The Babylon 5 movies show short stories are Babylon 5’s weak point.  Its strength is long-term storytelling.  Spending a season and half planting Chekov’s guns** ready to be unearthed in the second half of the series.  And boy does he impress as they go off, sometimes causing a chain reaction.  The Changeling proved he can write a good film.  Babylon 5 movies always seem to feel like him having fun with his toybox, how about a Cthulhu story for instance, as opposed to creating a brand new self-contained story from scratch.  He has already done the worldbuilding, which appears to be his strength, so one wonders if his films need that to be really good.  In the Beginning works so well as it’s part of Babylon 5’s epic story as opposed to a one-off side adventure.

Warner Bros. want more movies if successful.  J. Michael Straczysnki said, “I already have stories worked out for more episodes of this down the road. We already have the mileage to go out to create a whole new storyline, a whole new legacy, a whole new history of Babylon 5.”  Perhaps he has been burying Chekov’s guns again we have yet to see.  Or he’s been playing Crusade avoidance as it cannot be mentioned for legal reasons.

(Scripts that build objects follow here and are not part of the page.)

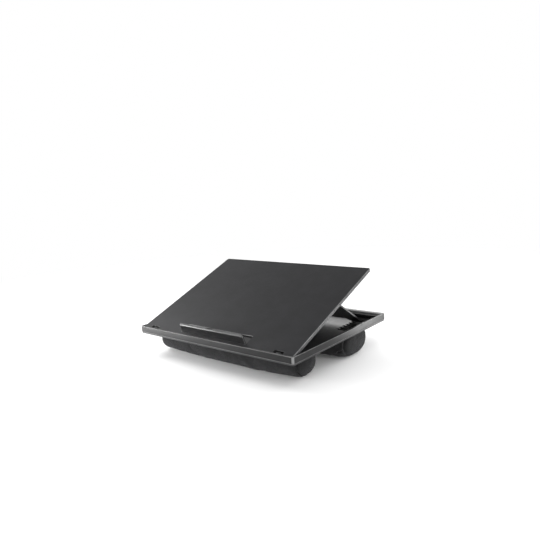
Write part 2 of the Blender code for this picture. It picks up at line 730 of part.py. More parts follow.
def build_prop(finish, pin_finish, plate_axis, prop_axis):
    """The panel that stands in the racks, with a barrel on top and a foot at each side."""
    web = PROP_LENGTH - PROP_FOOT_HEIGHT
    tip = PROP_LENGTH + PROP_THICKNESS / 2
    outer = PROP_HALF_WIDTH - PROP_SIDE_TRIM
    inner = outer - PROP_FOOT_WIDTH
    half = [(PROP_HALF_WIDTH, 0.0), (outer, tip), (inner, tip)]
    half += [(inner - PROP_FOOT_CHAMFER, web)]
    outline = half + [(-x, y) for x, y in reversed(half)]
    body = slab(outline, -PROP_THICKNESS / 2, PROP_THICKNESS / 2)
    near = PROP_THICKNESS / 100
    round_edges(body, FOOT_TIP_ROUND, lambda a, b: abs(a.y - tip) < near and abs(b.y - tip) < near
                and abs(a.z - b.z) < near)
    panel = make_piece("prop_panel", body, finish, prop_axis)
    reach = PROP_HALF_WIDTH - PROP_BARREL_SETBACK
    barrel = rod(PROP_BARREL_RADIUS, -reach, reach, 0.0, 0.0)
    combine(panel, make_cutter("prop_barrel", barrel, prop_axis), "UNION")
    bores = []
    for name, side in mirrored_sides():
        low, high = prop_pin_span(side)
        bores.append(rod(PROP_PIN_RADIUS + FIT, low - FIT, high + FIT, 0.0, 0.0))
        pin = rod(PROP_PIN_RADIUS, low, high, PROP_PIVOT_REACH, -PROP_PIVOT_DROP)
        make_piece("prop_pin_" + name, pin, pin_finish, plate_axis)
    combine(panel, make_cutter("prop_bores", joined(bores), prop_axis))


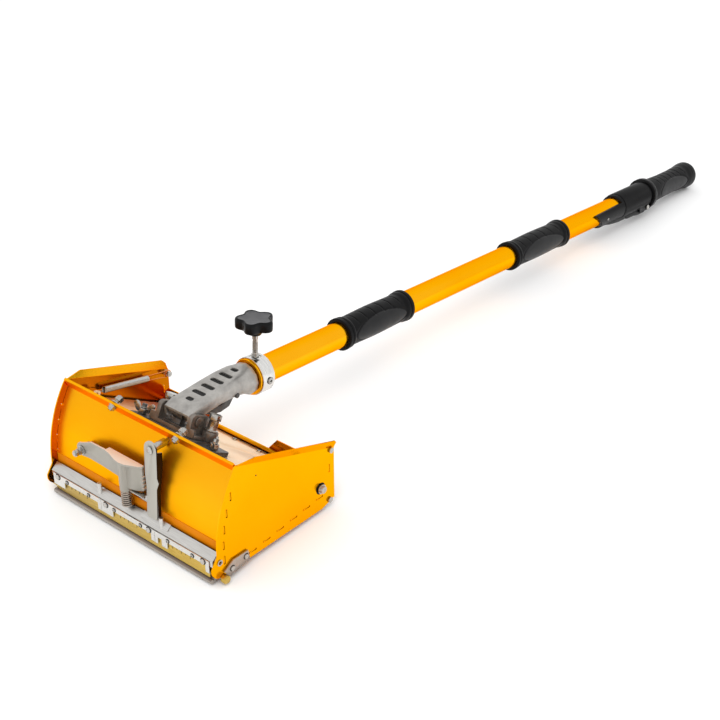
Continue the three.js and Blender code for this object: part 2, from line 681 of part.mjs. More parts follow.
function returnSpring(side) {
  const start = new THREE.Vector2(...lidPoint(...lugHole));
  const end = new THREE.Vector2(...postCentre);
  const span = end.clone().sub(start);
  const at = (t, x = spring.x, lift = 0) => {
    const point = start.clone().addScaledVector(span, t);
    return [x, point.x, point.y + lift];
  };
  const slope = THREE.MathUtils.radToDeg(span.angle());
  const centre = at((spring.bodyStart + spring.bodyEnd) / 2);
  const length = span.length() * (spring.bodyEnd - spring.bodyStart);
  const body = rod('y', -length / 2, length / 2, spring.radius, [0, 0], 18)
    .rotate([slope, 0, 0]).translate(centre);
  const frontHook = wire([
    at(spring.bodyStart + 0.02), at(0.07), at(0.03, 123), at(0, 119.2),
  ], 0.9, 4);
  const rearHook = [-1, 1].map((lift) => wire([
    at(spring.bodyEnd - 0.02, spring.x, 3 * lift),
    at(0.85, spring.x, 3.2 * lift),
    at(0.965, spring.x, 3.6 * lift),
  ], 0.8, 3));
  const loop = tube('x', -0.9, 0.9, 4.6, 3, [0, 0], 18).translate(at(1));
  const whole = join(body, frontHook, ...rearHook, loop);
  return mirrored(whole, side);
}
sides.forEach(([label, side]) => place(`${label}_return_spring`, returnSpring(side), springSteel));

// ---------- handle head and brake ----------

// Section of the head at y: half-width a, bottom and top, corner radius.
function headRing({ y, a, bottom, top, corner }) {
  const perCorner = 4;
  const r = Math.min(corner, a, (top - bottom) / 2);
  const centres = [[a - r, top - r, 0], [r - a, top - r, 1], [r - a, bottom + r, 2], [a - r, bottom + r, 3]];
  return centres.flatMap(([x, z, quarter]) =>
    Array.from({ length: perCorner }, (_, i) => {
      const angle = (quarter + i / (perCorner - 1)) * (Math.PI / 2);
      return [x + r * Math.cos(angle), y, z + r * Math.sin(angle)];
    }));
}

const headSections = [
  { y: -102.5, a: 19.9, bottom: 97.6, top: 112.2, corner: 3 },
  { y: -92, a: 19.9, bottom: 99.6, top: 116.6, corner: 3.5 },
  { y: -74, a: 19.7, bottom: 102.4, top: 118.4, corner: 4 },
  { y: -52, a: 19.5, bottom: 103.6, top: 120.4, corner: 4.5 },
  { y: -30, a: 19.2, bottom: 101.8, top: 122.4, corner: 6 },
  { y: -13, a: 19, bottom: 96.5, top: 123.8, corner: 10 },
  { y: -3, a: 18.9, bottom: 87.6, top: 124.9, corner: 18 },
  { y: 2.8, a: 18.9, bottom: 87.1, top: 124.6, corner: 18.7 },
];
const wall = 3.2;

function headCasting() {
  const outer = loft(headSections.map(headRing));
  const hollowSections = headSections.slice(0, 5).map((section, i) => headRing({
    y: i === 0 ? section.y - 1 : section.y, a: section.a - wall,
    bottom: section.bottom + wall, top: section.top - wall, corner: Math.max(section.corner - wall, 1),
  }));
  const last = headSections[5];
  hollowSections.push(headRing({
    y: last.y, a: last.a - 4.5, bottom: last.bottom + 5, top: last.top - 5, corner: 8,
  }));
  const slots = [-82.4, -68.9, -55.4, -41.9, -28.4, -14.9].map((y, i) => {
    const half = i === 0 || i === 5 ? 5.2 : 9.4;
    return prismZ(roundedRectangle(-half, half, y - 3, y + 3, 2.6), 108, 130);
  });
  const underSlot = block(-8.6, 8.6, -104, -18, 84, 108);
  const frontGap = block(-12, 12, -104, -88, 84, 104);
  const pivot = lidPoint(pivotInLid.y, pivotInLid.z);
  const bore = rod('y', -26, 10, innerTubeRadius + gap, [0, 0], 28)
    .rotate([THREE.MathUtils.radToDeg(-handleDrop), 0, 0]).translate([0, 0, handleHeight]);
  const socketOpening = rod('y', -34, -20, 12, [0, 0], 24)
    .rotate([THREE.MathUtils.radToDeg(-handleDrop), 0, 0]).translate([0, 0, handleHeight]);
  const armPin = rod('x', -30, 30, 3.3, [-30.5, 104.8], 12);
  return cut(outer, loft(hollowSections), ...slots, underSlot, frontGap, bore, socketOpening, armPin,
    rod('x', -30, 30, pinRadius + gap, pivot, 16));
}
place('head_casting', headCasting(), castGrey);

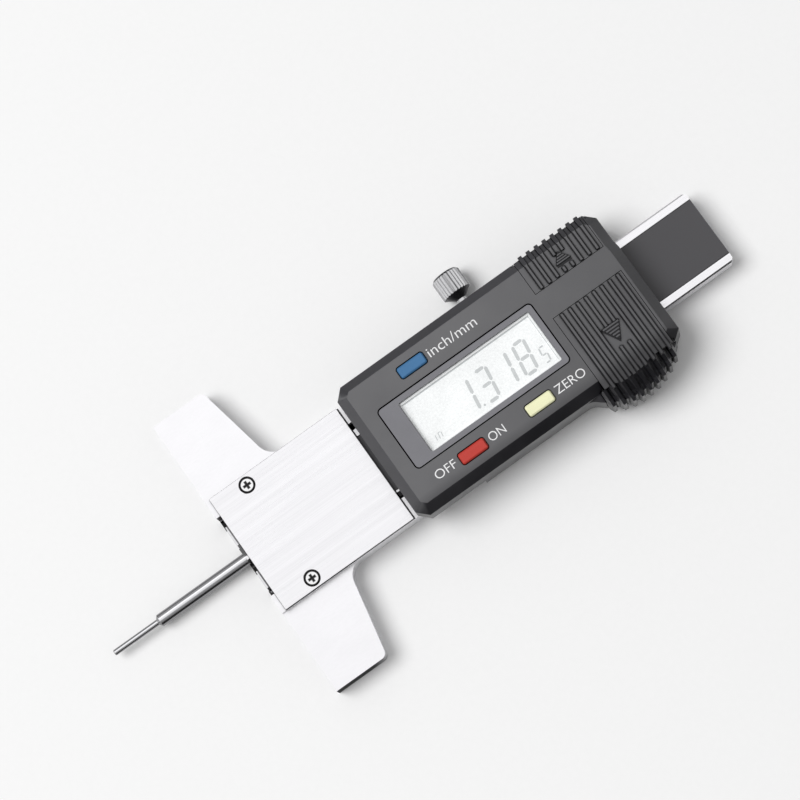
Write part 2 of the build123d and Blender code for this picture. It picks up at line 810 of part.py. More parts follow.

Babylon 5: The Road Home is a connected set of dramatic set pieces, with a philosophical mid-section and a sentimental ‘love is everything’ last third which maybe part saying goodbye to long lost friends.  Enjoyable but slight.  B+ Can do better.


* Congratulations, you have found the spoiler zone.  The joke is the lines ‘lost in time’ ‘and lost in S..’ are cut off with do not say, copyright issues.  It threw me, thinking it was quoting The Rocky Horror Picture Show.  Turns out Netflix recently trademarked Lost in Space, yes, you can say it, but have to lawyer up.  Put in the realms of ridiculous but true.

**Chekov’s gun.  As well as being a character on Star Trek Anton Chekov was a 19th Century playwright who stated if a character uses something in the third act it should be seen in the first so the audience don’t feel cheated.  The alternative is Deus-ex machina (God in the machine), where things appear out of nowhere at the right time to aid our hero.